## Begin

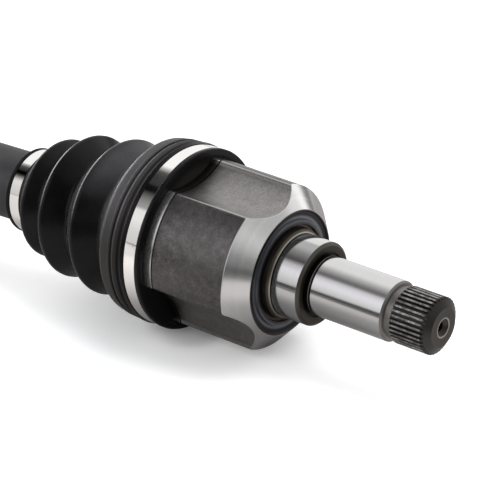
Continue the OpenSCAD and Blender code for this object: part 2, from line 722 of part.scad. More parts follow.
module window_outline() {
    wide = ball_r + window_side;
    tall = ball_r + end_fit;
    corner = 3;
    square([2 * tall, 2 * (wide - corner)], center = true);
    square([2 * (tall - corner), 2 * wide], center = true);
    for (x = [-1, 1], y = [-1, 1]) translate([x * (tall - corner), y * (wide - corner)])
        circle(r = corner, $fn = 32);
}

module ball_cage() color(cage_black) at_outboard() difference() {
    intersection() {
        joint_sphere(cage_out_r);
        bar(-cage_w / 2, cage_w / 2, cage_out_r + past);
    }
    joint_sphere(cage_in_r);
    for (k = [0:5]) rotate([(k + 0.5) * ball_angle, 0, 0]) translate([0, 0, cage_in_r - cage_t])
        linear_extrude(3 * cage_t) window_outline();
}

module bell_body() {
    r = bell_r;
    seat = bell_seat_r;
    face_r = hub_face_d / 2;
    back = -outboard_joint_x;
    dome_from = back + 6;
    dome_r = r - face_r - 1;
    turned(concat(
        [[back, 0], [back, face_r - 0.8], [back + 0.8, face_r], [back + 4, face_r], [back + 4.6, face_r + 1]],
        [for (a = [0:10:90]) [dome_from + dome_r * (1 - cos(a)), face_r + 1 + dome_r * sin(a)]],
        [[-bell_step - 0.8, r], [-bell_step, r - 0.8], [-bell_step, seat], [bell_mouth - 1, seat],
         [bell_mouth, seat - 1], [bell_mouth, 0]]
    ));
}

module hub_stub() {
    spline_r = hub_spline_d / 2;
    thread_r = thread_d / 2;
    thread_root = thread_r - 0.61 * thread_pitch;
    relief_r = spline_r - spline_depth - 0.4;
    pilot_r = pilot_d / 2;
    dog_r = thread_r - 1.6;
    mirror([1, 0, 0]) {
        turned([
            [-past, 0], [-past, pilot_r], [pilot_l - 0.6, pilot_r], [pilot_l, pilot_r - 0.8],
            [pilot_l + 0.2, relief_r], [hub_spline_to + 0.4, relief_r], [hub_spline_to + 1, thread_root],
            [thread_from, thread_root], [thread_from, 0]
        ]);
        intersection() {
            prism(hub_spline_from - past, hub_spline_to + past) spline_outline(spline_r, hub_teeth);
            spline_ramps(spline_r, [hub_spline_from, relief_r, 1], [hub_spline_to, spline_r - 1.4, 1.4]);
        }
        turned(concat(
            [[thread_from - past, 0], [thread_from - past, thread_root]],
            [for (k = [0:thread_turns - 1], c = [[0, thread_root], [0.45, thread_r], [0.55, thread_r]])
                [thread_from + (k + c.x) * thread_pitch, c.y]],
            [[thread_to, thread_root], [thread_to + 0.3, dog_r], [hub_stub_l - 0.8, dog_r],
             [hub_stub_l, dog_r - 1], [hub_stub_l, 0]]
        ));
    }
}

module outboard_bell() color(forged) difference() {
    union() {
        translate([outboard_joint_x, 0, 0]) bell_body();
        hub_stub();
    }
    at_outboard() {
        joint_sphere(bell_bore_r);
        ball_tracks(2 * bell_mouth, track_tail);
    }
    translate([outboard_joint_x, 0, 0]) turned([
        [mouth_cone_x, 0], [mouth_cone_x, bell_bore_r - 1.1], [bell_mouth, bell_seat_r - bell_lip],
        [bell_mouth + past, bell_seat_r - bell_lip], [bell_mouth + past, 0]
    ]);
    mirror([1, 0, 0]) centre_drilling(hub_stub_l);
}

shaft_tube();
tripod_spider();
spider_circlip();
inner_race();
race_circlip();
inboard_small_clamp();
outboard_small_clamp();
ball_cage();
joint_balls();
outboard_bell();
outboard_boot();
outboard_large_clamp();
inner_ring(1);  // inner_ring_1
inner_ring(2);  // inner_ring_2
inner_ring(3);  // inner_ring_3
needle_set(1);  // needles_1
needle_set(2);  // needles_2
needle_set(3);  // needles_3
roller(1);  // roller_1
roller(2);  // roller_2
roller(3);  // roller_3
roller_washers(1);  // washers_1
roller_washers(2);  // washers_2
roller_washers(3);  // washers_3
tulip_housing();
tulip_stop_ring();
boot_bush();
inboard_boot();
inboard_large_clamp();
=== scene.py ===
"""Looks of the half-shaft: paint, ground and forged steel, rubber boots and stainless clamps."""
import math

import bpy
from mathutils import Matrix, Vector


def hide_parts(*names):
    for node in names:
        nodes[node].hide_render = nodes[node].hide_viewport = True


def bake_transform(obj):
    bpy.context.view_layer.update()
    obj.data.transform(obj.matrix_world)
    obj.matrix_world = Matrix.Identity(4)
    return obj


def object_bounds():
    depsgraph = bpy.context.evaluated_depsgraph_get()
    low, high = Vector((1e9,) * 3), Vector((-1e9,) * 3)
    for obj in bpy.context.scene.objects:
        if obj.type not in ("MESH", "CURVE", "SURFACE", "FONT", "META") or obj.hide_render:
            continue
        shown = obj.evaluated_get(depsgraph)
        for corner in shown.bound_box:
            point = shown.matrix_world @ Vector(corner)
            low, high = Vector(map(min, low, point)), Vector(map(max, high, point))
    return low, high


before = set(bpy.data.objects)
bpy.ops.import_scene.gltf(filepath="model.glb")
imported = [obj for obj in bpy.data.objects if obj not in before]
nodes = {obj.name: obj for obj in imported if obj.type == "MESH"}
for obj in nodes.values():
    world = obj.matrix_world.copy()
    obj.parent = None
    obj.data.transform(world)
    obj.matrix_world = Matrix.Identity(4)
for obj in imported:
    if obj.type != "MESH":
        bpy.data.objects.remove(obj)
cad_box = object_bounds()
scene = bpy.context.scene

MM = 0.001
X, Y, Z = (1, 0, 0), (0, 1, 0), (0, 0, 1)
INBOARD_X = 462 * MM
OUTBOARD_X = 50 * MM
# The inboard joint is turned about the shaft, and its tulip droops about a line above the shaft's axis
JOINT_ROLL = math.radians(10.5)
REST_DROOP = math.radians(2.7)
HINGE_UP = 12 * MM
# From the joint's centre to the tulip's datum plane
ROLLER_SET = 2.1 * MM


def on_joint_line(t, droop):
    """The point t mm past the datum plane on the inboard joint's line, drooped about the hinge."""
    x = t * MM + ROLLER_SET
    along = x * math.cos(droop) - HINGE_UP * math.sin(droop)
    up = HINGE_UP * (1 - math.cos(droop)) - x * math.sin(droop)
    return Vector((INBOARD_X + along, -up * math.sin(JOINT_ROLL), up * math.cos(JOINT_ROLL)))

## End

GOAL: Beginning with the line containing "shaft_tube();" and ending with the line containing "imported = [obj", extract those lines exactly from the listing above, and only those.

SOLUTION FOR THIS EXERCISE:
shaft_tube();
tripod_spider();
spider_circlip();
inner_race();
race_circlip();
inboard_small_clamp();
outboard_small_clamp();
ball_cage();
joint_balls();
outboard_bell();
outboard_boot();
outboard_large_clamp();
inner_ring(1);  // inner_ring_1
inner_ring(2);  // inner_ring_2
inner_ring(3);  // inner_ring_3
needle_set(1);  // needles_1
needle_set(2);  // needles_2
needle_set(3);  // needles_3
roller(1);  // roller_1
roller(2);  // roller_2
roller(3);  // roller_3
roller_washers(1);  // washers_1
roller_washers(2);  // washers_2
roller_washers(3);  // washers_3
tulip_housing();
tulip_stop_ring();
boot_bush();
inboard_boot();
inboard_large_clamp();
=== scene.py ===
"""Looks of the half-shaft: paint, ground and forged steel, rubber boots and stainless clamps."""
import math

import bpy
from mathutils import Matrix, Vector


def hide_parts(*names):
    for node in names:
        nodes[node].hide_render = nodes[node].hide_viewport = True


def bake_transform(obj):
    bpy.context.view_layer.update()
    obj.data.transform(obj.matrix_world)
    obj.matrix_world = Matrix.Identity(4)
    return obj


def object_bounds():
    depsgraph = bpy.context.evaluated_depsgraph_get()
    low, high = Vector((1e9,) * 3), Vector((-1e9,) * 3)
    for obj in bpy.context.scene.objects:
        if obj.type not in ("MESH", "CURVE", "SURFACE", "FONT", "META") or obj.hide_render:
            continue
        shown = obj.evaluated_get(depsgraph)
        for corner in shown.bound_box:
            point = shown.matrix_world @ Vector(corner)
            low, high = Vector(map(min, low, point)), Vector(map(max, high, point))
    return low, high


before = set(bpy.data.objects)
bpy.ops.import_scene.gltf(filepath="model.glb")
imported = [obj for obj in bpy.data.objects if obj not in before]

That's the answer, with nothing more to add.